| Work to be completed |
Return only the stretch of the material below that begins with the line containing "Write the OpenSCAD" and ends with the line containing "groove_d = 1.5; // [0.5:0.1:2.5]", exactly; both of those lines belong to it.

| Records supplied |
-- BEGIN --

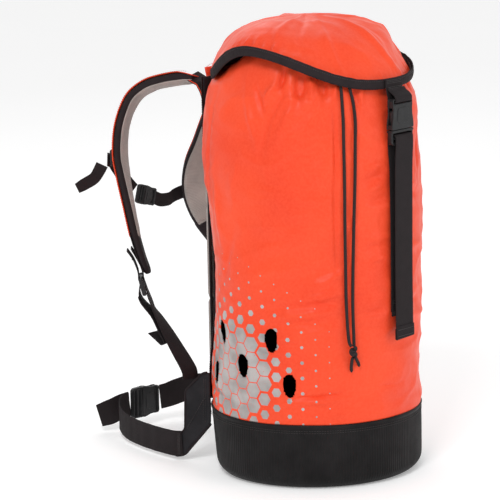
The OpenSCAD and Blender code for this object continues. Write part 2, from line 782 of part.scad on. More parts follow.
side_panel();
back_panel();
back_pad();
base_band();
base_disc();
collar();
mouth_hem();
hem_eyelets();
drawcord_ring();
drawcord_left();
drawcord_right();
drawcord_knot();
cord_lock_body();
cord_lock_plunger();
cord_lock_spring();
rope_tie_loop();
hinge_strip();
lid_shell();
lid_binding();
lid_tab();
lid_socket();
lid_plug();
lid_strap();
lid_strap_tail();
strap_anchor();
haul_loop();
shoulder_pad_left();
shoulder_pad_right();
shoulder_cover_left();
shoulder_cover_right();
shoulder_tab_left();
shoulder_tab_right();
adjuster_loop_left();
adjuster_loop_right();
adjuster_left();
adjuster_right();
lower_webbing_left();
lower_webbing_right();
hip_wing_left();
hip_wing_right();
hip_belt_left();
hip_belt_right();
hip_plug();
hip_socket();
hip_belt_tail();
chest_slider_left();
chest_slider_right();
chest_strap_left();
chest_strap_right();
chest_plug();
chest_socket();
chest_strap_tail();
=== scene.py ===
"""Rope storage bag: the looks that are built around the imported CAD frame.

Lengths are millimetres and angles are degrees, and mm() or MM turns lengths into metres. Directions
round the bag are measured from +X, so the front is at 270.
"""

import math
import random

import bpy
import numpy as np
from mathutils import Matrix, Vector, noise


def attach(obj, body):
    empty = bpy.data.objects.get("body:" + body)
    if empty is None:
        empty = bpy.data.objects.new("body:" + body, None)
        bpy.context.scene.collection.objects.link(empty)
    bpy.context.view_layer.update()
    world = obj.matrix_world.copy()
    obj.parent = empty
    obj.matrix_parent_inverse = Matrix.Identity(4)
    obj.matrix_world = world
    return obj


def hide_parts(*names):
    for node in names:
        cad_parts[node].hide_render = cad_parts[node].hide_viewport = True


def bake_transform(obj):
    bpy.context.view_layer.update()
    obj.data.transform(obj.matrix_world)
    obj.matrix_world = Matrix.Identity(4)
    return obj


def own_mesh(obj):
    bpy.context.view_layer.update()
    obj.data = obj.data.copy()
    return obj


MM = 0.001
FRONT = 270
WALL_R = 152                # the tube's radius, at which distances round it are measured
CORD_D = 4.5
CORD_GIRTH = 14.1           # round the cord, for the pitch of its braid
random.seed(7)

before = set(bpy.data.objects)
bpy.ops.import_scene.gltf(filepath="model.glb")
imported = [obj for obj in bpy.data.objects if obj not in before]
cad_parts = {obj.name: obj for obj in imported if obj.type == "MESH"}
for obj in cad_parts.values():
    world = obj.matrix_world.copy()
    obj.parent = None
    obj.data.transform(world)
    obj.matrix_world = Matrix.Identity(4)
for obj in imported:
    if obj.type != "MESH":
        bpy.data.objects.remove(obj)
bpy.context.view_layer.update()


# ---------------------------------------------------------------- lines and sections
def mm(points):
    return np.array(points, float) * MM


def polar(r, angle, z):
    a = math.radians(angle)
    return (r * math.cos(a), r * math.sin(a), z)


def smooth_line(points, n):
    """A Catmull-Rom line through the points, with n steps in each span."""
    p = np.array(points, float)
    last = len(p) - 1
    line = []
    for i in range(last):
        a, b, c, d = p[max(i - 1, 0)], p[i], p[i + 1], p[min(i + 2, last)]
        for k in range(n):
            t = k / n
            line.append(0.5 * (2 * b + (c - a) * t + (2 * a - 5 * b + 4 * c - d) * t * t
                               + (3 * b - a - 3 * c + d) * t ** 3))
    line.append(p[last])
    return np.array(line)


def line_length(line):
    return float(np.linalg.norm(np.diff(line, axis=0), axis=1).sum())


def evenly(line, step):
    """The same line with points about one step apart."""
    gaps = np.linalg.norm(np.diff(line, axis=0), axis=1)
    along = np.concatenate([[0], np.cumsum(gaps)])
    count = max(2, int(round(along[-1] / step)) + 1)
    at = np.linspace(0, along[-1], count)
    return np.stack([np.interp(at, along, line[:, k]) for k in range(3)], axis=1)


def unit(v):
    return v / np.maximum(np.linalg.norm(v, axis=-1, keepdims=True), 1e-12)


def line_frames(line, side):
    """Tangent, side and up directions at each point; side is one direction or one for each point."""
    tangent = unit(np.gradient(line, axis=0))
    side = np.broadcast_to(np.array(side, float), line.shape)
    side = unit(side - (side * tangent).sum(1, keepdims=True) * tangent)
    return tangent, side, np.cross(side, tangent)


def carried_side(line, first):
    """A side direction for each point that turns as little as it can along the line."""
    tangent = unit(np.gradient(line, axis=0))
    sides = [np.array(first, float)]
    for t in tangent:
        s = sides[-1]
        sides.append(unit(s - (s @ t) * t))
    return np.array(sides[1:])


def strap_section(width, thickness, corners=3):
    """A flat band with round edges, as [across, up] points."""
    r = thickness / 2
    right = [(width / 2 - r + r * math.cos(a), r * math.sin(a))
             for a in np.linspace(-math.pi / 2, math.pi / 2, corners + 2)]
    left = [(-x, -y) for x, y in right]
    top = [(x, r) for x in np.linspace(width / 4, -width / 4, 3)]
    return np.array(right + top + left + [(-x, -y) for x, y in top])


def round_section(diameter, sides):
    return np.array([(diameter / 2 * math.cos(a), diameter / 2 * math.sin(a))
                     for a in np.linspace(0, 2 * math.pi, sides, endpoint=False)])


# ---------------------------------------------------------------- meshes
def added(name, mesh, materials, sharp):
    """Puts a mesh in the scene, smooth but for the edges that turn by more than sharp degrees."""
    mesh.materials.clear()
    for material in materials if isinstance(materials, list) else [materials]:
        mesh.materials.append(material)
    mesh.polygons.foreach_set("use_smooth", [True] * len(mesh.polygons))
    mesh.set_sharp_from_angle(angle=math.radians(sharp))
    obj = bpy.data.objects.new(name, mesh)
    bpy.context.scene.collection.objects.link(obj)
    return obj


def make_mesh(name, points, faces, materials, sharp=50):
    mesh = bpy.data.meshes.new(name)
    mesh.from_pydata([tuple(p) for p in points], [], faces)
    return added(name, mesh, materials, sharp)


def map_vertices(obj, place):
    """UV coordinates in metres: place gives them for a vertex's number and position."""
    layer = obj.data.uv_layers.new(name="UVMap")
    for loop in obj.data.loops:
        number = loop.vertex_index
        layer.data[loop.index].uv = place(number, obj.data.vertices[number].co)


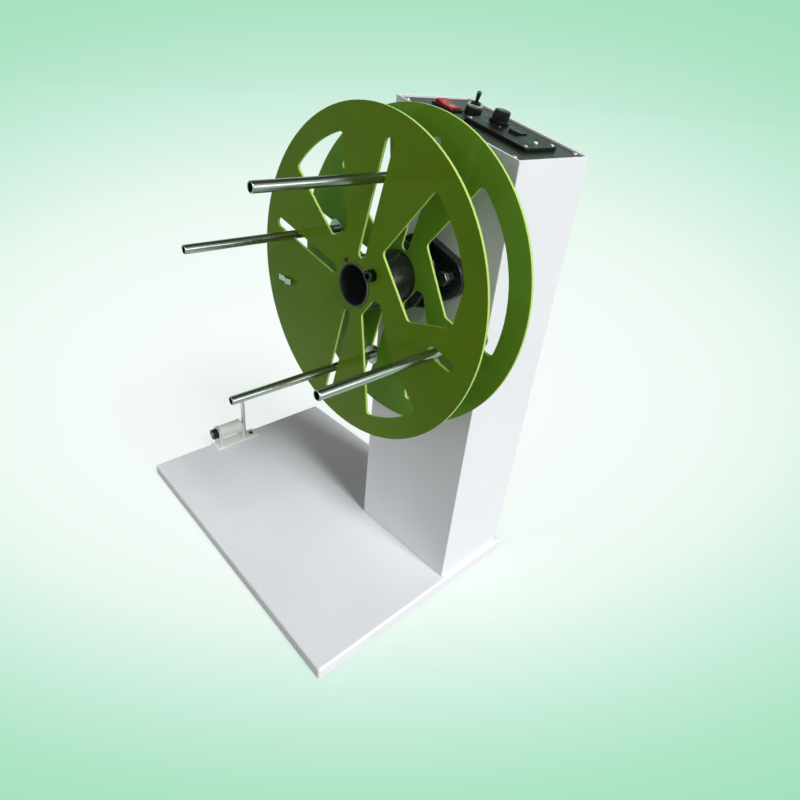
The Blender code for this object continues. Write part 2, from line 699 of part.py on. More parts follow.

-- END --
-- BEGIN --

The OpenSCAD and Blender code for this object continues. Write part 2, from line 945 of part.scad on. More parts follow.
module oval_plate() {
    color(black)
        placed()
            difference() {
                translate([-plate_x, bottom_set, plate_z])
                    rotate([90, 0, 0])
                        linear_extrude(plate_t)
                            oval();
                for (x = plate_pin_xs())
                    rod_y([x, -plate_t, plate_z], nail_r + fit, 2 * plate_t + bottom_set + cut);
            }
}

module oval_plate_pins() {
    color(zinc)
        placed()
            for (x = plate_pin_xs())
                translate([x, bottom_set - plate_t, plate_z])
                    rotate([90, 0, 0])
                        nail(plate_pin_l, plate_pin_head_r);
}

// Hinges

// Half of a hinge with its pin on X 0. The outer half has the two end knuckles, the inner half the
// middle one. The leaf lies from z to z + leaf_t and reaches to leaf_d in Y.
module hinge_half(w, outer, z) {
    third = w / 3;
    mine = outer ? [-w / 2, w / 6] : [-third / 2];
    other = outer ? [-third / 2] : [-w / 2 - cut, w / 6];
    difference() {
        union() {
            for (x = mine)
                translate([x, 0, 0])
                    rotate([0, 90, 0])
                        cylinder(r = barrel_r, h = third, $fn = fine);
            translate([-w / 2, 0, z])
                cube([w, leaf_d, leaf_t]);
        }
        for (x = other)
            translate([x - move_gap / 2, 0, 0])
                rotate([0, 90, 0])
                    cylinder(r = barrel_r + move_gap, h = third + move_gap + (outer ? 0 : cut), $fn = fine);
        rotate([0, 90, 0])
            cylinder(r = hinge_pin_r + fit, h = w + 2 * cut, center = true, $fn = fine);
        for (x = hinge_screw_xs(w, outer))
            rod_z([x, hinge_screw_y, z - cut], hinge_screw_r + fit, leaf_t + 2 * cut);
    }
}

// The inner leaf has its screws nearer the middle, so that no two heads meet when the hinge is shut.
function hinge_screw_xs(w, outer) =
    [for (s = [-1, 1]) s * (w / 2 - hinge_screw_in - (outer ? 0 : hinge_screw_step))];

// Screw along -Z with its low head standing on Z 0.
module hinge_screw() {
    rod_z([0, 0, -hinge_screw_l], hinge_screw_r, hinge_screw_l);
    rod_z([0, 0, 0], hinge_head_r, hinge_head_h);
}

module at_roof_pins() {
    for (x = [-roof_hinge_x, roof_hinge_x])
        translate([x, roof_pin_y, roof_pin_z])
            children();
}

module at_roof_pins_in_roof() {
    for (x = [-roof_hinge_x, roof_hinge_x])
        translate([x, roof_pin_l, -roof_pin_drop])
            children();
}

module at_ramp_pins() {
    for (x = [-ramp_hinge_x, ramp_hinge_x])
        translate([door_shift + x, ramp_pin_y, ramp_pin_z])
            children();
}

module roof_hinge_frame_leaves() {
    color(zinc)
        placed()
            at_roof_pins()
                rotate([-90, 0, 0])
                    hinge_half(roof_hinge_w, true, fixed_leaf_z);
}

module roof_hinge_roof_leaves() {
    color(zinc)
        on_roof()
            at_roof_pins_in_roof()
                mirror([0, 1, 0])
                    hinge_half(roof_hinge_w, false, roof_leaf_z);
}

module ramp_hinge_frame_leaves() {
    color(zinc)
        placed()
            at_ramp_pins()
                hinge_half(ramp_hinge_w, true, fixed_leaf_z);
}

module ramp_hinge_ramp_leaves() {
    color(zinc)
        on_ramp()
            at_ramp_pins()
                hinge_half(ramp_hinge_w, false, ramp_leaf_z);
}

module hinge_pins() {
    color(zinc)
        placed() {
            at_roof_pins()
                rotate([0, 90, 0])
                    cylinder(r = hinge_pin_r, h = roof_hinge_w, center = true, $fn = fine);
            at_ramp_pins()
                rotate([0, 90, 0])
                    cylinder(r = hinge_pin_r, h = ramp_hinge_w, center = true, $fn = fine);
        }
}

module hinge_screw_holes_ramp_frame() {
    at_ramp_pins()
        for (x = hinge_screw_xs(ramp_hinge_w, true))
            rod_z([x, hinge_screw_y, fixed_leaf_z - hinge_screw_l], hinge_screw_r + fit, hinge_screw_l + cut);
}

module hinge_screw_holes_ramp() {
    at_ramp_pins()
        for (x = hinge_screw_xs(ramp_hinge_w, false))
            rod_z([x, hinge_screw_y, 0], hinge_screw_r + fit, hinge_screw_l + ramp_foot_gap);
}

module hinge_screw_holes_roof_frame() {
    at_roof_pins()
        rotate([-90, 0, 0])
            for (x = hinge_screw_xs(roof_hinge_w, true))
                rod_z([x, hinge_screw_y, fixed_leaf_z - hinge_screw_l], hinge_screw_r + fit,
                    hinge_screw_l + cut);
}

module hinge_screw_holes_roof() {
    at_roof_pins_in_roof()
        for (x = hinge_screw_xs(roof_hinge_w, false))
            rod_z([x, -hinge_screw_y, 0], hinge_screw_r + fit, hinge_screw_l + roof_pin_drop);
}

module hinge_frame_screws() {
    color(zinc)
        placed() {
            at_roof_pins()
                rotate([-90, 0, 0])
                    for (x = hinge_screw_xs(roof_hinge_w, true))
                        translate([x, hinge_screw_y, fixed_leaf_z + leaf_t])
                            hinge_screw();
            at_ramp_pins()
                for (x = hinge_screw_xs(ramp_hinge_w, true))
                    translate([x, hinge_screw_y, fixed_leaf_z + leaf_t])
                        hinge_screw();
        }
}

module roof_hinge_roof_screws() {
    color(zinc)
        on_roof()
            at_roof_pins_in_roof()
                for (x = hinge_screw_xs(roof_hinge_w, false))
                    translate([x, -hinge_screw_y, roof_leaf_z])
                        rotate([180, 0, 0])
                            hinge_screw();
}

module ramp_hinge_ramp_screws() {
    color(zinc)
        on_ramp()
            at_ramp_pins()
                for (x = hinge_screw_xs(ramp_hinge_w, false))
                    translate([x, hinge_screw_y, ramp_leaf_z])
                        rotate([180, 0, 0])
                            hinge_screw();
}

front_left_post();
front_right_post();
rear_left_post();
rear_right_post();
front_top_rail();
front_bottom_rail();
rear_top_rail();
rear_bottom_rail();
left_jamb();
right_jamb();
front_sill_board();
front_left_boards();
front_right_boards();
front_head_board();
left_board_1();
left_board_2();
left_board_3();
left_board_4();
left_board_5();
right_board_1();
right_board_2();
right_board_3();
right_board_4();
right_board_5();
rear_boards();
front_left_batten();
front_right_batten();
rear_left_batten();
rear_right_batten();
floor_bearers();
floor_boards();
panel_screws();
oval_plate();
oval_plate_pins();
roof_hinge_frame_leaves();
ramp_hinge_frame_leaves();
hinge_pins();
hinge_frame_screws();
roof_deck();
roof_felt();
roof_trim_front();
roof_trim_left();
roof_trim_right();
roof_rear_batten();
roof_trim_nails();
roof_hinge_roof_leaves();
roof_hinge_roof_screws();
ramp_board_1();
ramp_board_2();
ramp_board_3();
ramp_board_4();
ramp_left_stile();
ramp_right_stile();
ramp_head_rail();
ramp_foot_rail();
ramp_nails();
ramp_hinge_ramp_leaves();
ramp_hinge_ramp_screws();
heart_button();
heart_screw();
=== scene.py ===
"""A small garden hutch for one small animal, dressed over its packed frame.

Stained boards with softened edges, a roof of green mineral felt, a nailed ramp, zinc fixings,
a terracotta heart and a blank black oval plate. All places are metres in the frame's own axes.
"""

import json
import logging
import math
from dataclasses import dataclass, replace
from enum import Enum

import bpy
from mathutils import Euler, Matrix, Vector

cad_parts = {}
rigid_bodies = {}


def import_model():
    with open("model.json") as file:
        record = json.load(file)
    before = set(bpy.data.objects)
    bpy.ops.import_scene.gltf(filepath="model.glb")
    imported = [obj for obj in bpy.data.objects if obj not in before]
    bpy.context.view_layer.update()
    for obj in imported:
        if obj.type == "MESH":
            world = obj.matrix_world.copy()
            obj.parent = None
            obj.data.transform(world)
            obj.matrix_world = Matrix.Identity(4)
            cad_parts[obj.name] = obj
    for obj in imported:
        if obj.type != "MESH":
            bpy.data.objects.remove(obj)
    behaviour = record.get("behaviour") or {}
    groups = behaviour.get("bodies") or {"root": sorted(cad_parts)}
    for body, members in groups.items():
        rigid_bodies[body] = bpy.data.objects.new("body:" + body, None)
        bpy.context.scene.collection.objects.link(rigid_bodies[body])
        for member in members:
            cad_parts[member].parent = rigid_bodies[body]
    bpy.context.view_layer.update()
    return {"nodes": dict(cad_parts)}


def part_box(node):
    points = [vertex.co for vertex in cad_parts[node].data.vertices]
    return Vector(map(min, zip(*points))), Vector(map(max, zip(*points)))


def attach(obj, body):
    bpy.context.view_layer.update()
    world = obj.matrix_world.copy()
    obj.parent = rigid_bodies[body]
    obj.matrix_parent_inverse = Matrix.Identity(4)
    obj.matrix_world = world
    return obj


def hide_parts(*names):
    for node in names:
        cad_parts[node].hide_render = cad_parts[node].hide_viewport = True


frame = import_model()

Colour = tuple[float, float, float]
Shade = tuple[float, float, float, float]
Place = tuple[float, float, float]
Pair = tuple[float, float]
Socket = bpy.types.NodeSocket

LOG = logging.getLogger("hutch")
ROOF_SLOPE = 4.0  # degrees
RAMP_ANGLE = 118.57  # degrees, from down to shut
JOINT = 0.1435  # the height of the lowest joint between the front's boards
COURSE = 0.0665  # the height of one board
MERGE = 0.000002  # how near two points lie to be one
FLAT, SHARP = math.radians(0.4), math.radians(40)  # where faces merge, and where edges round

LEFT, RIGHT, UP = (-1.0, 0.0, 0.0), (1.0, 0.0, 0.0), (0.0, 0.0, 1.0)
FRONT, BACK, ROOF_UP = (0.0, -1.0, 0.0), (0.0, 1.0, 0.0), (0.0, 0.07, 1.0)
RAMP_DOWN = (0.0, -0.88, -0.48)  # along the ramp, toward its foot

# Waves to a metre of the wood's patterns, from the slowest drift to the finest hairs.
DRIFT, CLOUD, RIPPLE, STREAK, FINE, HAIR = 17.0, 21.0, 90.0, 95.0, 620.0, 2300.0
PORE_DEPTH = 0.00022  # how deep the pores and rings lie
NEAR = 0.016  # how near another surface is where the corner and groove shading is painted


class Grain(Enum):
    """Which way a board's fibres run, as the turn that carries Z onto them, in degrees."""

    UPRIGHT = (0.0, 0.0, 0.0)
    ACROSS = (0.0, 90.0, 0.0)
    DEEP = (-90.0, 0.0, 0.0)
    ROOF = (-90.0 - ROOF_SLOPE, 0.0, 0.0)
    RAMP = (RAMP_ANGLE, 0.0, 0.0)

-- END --
-- BEGIN --

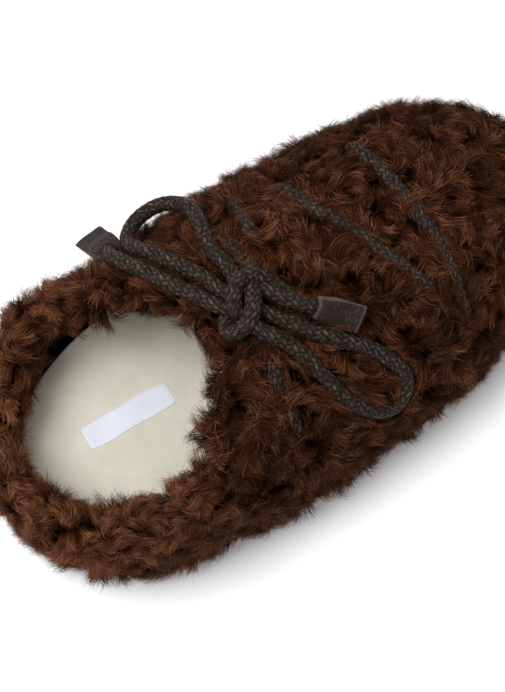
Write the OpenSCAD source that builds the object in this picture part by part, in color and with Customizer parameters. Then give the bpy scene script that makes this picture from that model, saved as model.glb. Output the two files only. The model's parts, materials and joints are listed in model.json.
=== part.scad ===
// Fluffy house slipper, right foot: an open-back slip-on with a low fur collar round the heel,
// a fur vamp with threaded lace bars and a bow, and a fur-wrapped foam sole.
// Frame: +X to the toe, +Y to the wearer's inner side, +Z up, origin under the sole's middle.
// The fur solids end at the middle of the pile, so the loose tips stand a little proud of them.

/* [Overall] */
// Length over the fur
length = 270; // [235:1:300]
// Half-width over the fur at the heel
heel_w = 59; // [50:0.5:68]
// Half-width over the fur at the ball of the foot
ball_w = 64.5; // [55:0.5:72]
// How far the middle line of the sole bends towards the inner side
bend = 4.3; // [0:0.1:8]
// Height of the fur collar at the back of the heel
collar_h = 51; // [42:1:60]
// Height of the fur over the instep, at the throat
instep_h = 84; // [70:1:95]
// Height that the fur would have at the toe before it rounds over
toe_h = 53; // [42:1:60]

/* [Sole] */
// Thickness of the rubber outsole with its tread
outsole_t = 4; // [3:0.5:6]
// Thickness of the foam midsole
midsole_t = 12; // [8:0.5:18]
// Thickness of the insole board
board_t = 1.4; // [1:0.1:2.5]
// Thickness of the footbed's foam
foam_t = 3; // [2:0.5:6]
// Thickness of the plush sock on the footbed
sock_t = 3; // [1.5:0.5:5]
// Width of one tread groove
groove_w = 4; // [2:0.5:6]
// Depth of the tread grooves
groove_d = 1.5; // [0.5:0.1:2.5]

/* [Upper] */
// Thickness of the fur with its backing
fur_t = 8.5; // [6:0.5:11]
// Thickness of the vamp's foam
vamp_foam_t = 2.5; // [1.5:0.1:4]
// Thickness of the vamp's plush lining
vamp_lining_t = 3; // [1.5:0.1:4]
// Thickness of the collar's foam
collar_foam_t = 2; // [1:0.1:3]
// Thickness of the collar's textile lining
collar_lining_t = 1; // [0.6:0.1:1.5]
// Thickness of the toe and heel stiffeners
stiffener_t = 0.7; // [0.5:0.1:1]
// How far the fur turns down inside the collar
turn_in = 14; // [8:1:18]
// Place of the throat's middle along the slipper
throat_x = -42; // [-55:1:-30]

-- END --

| Reply to the task |
Write the OpenSCAD source that builds the object in this picture part by part, in color and with Customizer parameters. Then give the bpy scene script that makes this picture from that model, saved as model.glb. Output the two files only. The model's parts, materials and joints are listed in model.json.
=== part.scad ===
// Fluffy house slipper, right foot: an open-back slip-on with a low fur collar round the heel,
// a fur vamp with threaded lace bars and a bow, and a fur-wrapped foam sole.
// Frame: +X to the toe, +Y to the wearer's inner side, +Z up, origin under the sole's middle.
// The fur solids end at the middle of the pile, so the loose tips stand a little proud of them.

/* [Overall] */
// Length over the fur
length = 270; // [235:1:300]
// Half-width over the fur at the heel
heel_w = 59; // [50:0.5:68]
// Half-width over the fur at the ball of the foot
ball_w = 64.5; // [55:0.5:72]
// How far the middle line of the sole bends towards the inner side
bend = 4.3; // [0:0.1:8]
// Height of the fur collar at the back of the heel
collar_h = 51; // [42:1:60]
// Height of the fur over the instep, at the throat
instep_h = 84; // [70:1:95]
// Height that the fur would have at the toe before it rounds over
toe_h = 53; // [42:1:60]

/* [Sole] */
// Thickness of the rubber outsole with its tread
outsole_t = 4; // [3:0.5:6]
// Thickness of the foam midsole
midsole_t = 12; // [8:0.5:18]
// Thickness of the insole board
board_t = 1.4; // [1:0.1:2.5]
// Thickness of the footbed's foam
foam_t = 3; // [2:0.5:6]
// Thickness of the plush sock on the footbed
sock_t = 3; // [1.5:0.5:5]
// Width of one tread groove
groove_w = 4; // [2:0.5:6]
// Depth of the tread grooves
groove_d = 1.5; // [0.5:0.1:2.5]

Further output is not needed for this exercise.